Комиссар втиснулся в круг красноармейцев, а я присел с Крыжиным на край сухого арыка. Сергей Викторович пристально взглянул на меня и, как бы подводя итог каким-то мыслям, сказал:

— В общем, промашку мы дали. Понадеялись, что эмир будет следовать вместе со своими гвардейцами. А он их бросил. Переждал, пока наши бронепоезда ушли в Кизил-Тепе, и перемахнул через путь. Красноармейский разъезд, заметивший беглецов, пытался гнаться за ними. Но подвели уставшие кони...

К нам подошел Валлах. Он слышал, о чем говорил Крыжин.

— Так почему же нас здесь задержали? — возмутился он. — Почему не бросили по горячему следу?

— Не кипятись, — успокоил его Крыжин. — Вы тоже помотались немало. На таких лошадях разве догонишь? Преградить путь эмиру командующий фронтом приказал частям Первой Туркестанской кавалерийской дивизии, которая освободила район Китаб — Гузар — Шахрисябз. Вам же предстоит вернуться в Катта-Курган. Попутно очистите от разбежавшихся сарбазов полосу между Зеравшаном и железной дорогой.

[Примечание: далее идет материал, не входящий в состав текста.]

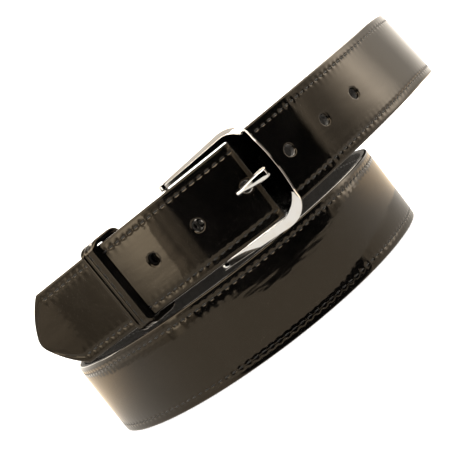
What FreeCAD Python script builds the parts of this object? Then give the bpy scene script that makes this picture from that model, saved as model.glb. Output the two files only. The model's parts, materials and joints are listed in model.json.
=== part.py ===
import FreeCAD, Part
import math
import os

# A gentleman's dress belt, buckled and coiled into two turns that stand on edge.
# The lower turn rests on its edge; the upper turn carries the buckle at the front (-Y).
# Millimetres, +Z up. Origin: on the table, under the middle of the coil's box.

# ---- driving dimensions --------------------------------------------------------------
STRAP_WIDTH = 38.1
FACE_THICK = 1.3
CORE_THICK = 1.1
LINING_THICK = 1.2
STRAP_THICK = FACE_THICK + CORE_THICK + LINING_THICK
LAYER_GAP = 0.9            # between the billet's lining and the strap behind it

HOLE_PITCH = 25.0
HOLE_COUNT = 6
HOLE_RADIUS = 2.6
HOLE_OVERCUT = 0.4         # the punch passes both sides of the strap by this much
FIRST_HOLE = 72.6          # along the strap, from the tip

TIP_LENGTH = 14.8
TIP_SIDE_RADIUS = 45.0

STITCH_INSET = 3.8
THREAD_WIDTH = 0.8
THREAD_PROUD = 0.3
THREAD_LIFT = 0.04         # clear of the leather, so that the two never share room

KEEPER_AT = 53.2           # along the strap, from the tip
KEEPER_WIDTH = 8.2
KEEPER_THICK = 2.4
KEEPER_SKEW = 5.5          # the back of the loop leans this far towards the buckle
KEEPER_PLAY = 0.4
KEEPER_SIDE_PLAY = 0.55
KEEPER_CORNER = 4.0
KEEPER_GROOVE = 0.5        # depth of the thread down the loop's middle
STAPLE_WIRE = 0.7
STAPLE_CROWN = 6.0
STAPLE_RISE = 2.0          # above mid-width

HINGE_AT = 94.0            # along the strap, from the tip
HINGE_SINK = 5.98          # hinge axis behind the billet's middle
PIN_RADIUS = 1.2
PIN_RECESS = 0.6           # the pin's ends lie this far inside the ears
RUNNING_GAP = 0.08
FOLD_THICK = 2.0
FOLD_LEG = 8.0             # from the hinge axis to the end of the full-thickness strap
SKIVE = 3.0                # the fold lies let into the strap's end by this much
TAB_LENGTH = 26.0
RAMP_START = 4.0           # the tab leaves the hinge here and
RAMP_LENGTH = 3.0          # reaches the lining this far past the strap's end
FOLD_SLOT_WIDTH = 6.4
FOLD_SLOT_REACH = 7.5

FRAME_HEADING = -19.0      # degrees from +X, seen from above
FRAME_THICK = 3.4
EAR_RADIUS = 2.1
EAR_HALF_HEIGHT = 22.3
BAR_HALF_HEIGHT = 24.1
WINDOW_HALF_HEIGHT = 19.65
BAR_INNER = 34.0           # from the hinge axis
BAR_OUTER = 44.5
BEVEL = 1.1

PRONG_WIDTH = 4.6
PRONG_THICK = 2.5
PRONG_REACH = 39.5
PRONG_REST_GAP = 0.1       # between the prong and the bar
PRONG_EDGE = 0.7           # flat along both long front edges
BARREL_WALL = 1.15
PRONG_LIFT = (0, 1, 2, 3)  # degrees the billet's hole leaves room for
POCKET_GAP = 0.4

SCREW_AT = 14.0            # behind the hinge axis, along the tab
SCREW_SPACING = 18.0
SCREW_HEAD_RADIUS = 4.2
SCREW_HEAD_THICK = 0.5
POST_HEAD_THICK = 1.0
POST_RADIUS = 2.3
SCREW_RADIUS = 1.5
SCREW_SHORT = 0.6          # of the post's inner end

# ---- the strap's way, seen from above: middle of its thickness, from the tip on ------
BILLET = [(-113.5, -61), (-82.5, -74.5), (-46.5, -92), (-22.5, -101.5), (-4.5, -103),
          (25, -92), (43.5, -79.5), (72.5, -54), (95, -26.5)]
OUTER_BACK = [(109.2, 2), (112.2, 27.5), (100, 64.5), (71.5, 93), (43, 104.5), (2, 106.5),
              (-37, 96), (-74, 73), (-100.5, 40.5)]
LOWER_FRONT = [(-113, 5.5), (-111.5, -27), (-93, -64.5), (-63.5, -90.5), (-24, -101.5),
               (14.5, -91.5), (42.5, -65), (55.5, -36.5)]
INNER_BACK = [(55, -4), (40, 28.5), (12.5, 53.5), (-23.5, 64.5), (-63.5, 57), (-91, 34.5),
              (-105, -1), (-99, -39)]
BEHIND_BILLET = [45.0, 60.0, 75.0, HINGE_AT - FOLD_LEG]

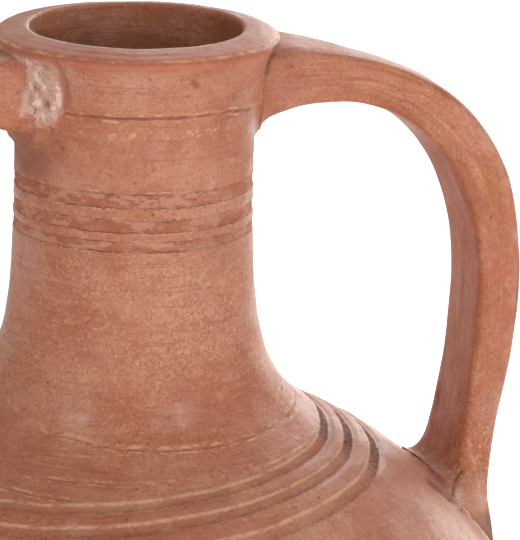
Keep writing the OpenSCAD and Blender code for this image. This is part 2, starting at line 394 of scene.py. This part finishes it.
def scored(points, start, sight, track, width):
    """1 along a line cut into the near side, counted right and up from its start in mm, and 0 elsewhere."""
    flat, away = (points - start) @ np.array(sight), np.full(len(points), 99.0)
    for a, b in zip(np.array(track[:-1], float), np.array(track[1:], float)):
        share = np.clip((flat - a) @ (b - a) / ((b - a) @ (b - a)), 0, 1)
        away = np.minimum(away, np.linalg.norm(flat - a - share[:, None] * (b - a), axis=1))
    return np.exp(-(away / width) ** 2) * (points[:, 1] < -8)


def open_joint(points):
    """The short stretches where the right handle's joint stays open: by the rim, and at the foot's corner."""
    by_rim = scored(points, rim_corner, sight_by_rim, rim_crack, 0.8)
    at_foot = scored(points, foot_corner, sight_at_foot, foot_crack, 0.7)
    return np.maximum(by_rim, at_foot)


points, facing = take(body), take(body, "normal")
x, y, z = points.T
r, drop, angle = np.hypot(x, y), height - z, np.degrees(np.arctan2(y, x)) % 360
place, seen = (angle, drop, r), (angle + 200) % 360 - 180
outside = (r > np.interp(z, side[:, 1], side[:, 0]) - 4) & (z > 1)
inside = ~outside & (z > floor_thick + 2)
on_shoulder = outside & (z < 345) & (z > 270)
# Marks for the colour: slip with painted light and shade, painted shade in creases and pits, and bare torn
# clay
dust, crease, bare = np.zeros(len(z)), np.zeros(len(z)), np.zeros(len(z))

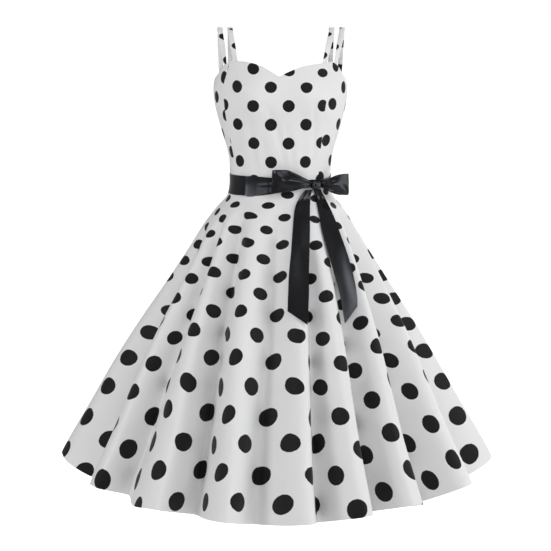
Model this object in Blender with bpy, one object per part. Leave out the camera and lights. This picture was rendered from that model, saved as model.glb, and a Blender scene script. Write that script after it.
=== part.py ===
"""A-line dress with a sweetheart bodice, double straps, a fluted skirt and a ribbon belt tied in a bow.

Metres, +Z up. The origin is on the shoulder line, midway between the strap tops: the front faces -Y,
and +X is on the right of someone who looks at the front. Angles run round the body from the front (0)
through +X (90) to the centre back (180). Every cloth piece is a closed wall of its own.
"""

import math

import bmesh
import bpy
import numpy as np

# ---------------------------------------------------------------- driving sizes
CLOTH = 0.0015  # wall of the dress cloth
RIBBON = 0.0010  # wall of the belt and bow
SEAM_GAP = 0.0003  # between pieces that meet at a seam
LAY_GAP = 0.0008  # between a wall and what lies along it
WAIST_Z = -0.370
HEM_Z = -1.055  # the level of the hem before it is lifted along HEM_LINE
FOLD_TOP_Z = -0.420  # the folds' angles are given here and at the hem
PROBE = 0.0005  # step for measuring slopes of a surface
CENTRE_BACK = 180.0


def table(columns, rows):
    """Rows of numbers as one array for each named column."""
    return dict(zip(columns, np.array(rows, float).T))


# Cross-sections of the whole dress, to the outside of the cloth and to the crests of the folds:
# the reach to each side and to the front and back.
# square is the share by which the section swells between the front, side and back.
SECTIONS = table(
    ("z", "left", "right", "front", "back", "square"),
    [
        (-0.070, 0.1405, 0.1410, 0.1080, 0.0940, 0.050),
        (-0.090, 0.1455, 0.1465, 0.1150, 0.0960, 0.050),
        (-0.108, 0.1505, 0.1515, 0.1210, 0.0980, 0.050),
        (-0.125, 0.1565, 0.1575, 0.1255, 0.1000, 0.050),
        (-0.148, 0.1585, 0.1595, 0.1270, 0.1015, 0.050),
        (-0.179, 0.1550, 0.1560, 0.1240, 0.1010, 0.050),
        (-0.235, 0.1410, 0.1425, 0.1120, 0.0950, 0.045),
        (-0.305, 0.1225, 0.1240, 0.1020, 0.0880, 0.040),
        (-0.345, 0.1200, 0.1210, 0.1000, 0.0880, 0.035),
        (-0.370, 0.1200, 0.1205, 0.1015, 0.0900, 0.030),
        (-0.392, 0.1245, 0.1240, 0.1060, 0.0940, 0.030),
        (-0.430, 0.1560, 0.1530, 0.1460, 0.1260, 0.010),
        (-0.470, 0.1860, 0.1810, 0.1800, 0.1560, 0.000),
        (-0.520, 0.2180, 0.2110, 0.2180, 0.1900, 0.000),
        (-0.600, 0.2720, 0.2600, 0.2700, 0.2390, 0.000),
        (-0.700, 0.3430, 0.3240, 0.3260, 0.2930, 0.000),
        (-0.800, 0.4090, 0.3850, 0.3750, 0.3410, 0.000),
        (-0.900, 0.4680, 0.4450, 0.4170, 0.3830, 0.000),
        (-1.000, 0.5280, 0.5060, 0.4520, 0.4190, 0.000),
        (-1.060, 0.5600, 0.5390, 0.4690, 0.4380, 0.000),
    ],
)

# The two bust cups swell the front by height, falling off over spread_x and spread_z.
CUPS = table(
    ("x", "z", "height", "spread_x", "spread_z"),
    [
        (-0.072, -0.150, 0.011, 0.042, 0.044),
        (0.074, -0.150, 0.011, 0.042, 0.044),
    ],
)

# Top edge of the bodice: a sweetheart front that steps down beside the straps to a plain back.
NECKLINE = table(
    ("angle", "z"),
    [
        (-180, -0.1300),
        (-150, -0.1270),
        (-120, -0.1210),
        (-90, -0.1150),
        (-74, -0.1060),
        (-64, -0.0890),
        (-52, -0.0780),
        (-34, -0.0756),
        (-16, -0.0870),
        (-6, -0.1010),
        (-1, -0.1080),
        (5, -0.1010),
        (17, -0.0890),
        (42, -0.0794),
        (54, -0.0780),
        (64, -0.0870),
        (74, -0.1060),
        (90, -0.1150),
        (120, -0.1210),
        (150, -0.1270),
        (180, -0.1300),
    ],
)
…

— А Старая Бухара? — поинтересовался Пал Валлах.

— Как! Вы еще ничего не знаете?

Крыжин встал и громко, чтобы слышали все, объявил:

— Товарищи, Красная Армия и революционные  войска восставшего народа сегодня полностью овладели столицей ханства — Старой Бухарой!

На какое-то мгновение установилась мертвая тишина. Потом она взорвалась дружным «ура». Со всех сторон к кострам устремились бойцы, чтобы узнать причину ликования. Возник импровизированный митинг. Крыжин кратко информировал о положении на фронте, о героизме частей, взявших штурмом Старую Бухару и освободивших ряд других городов, поздравил всех с победой бухарской народной революции.

Допоздна возбужденные красноармейцы обсуждали важное известие. Наконец костер постепенно угас. Из-за гребня Зерабулакских высот выкатился диск луны. Люди разбрелись по облюбованным для ночлега местам.

Бивак затих. Только дневальные и часовые, борясь со сном, чутко прислушивались к шорохам ночи.

Наутро отряд выступил в Катта-Курган.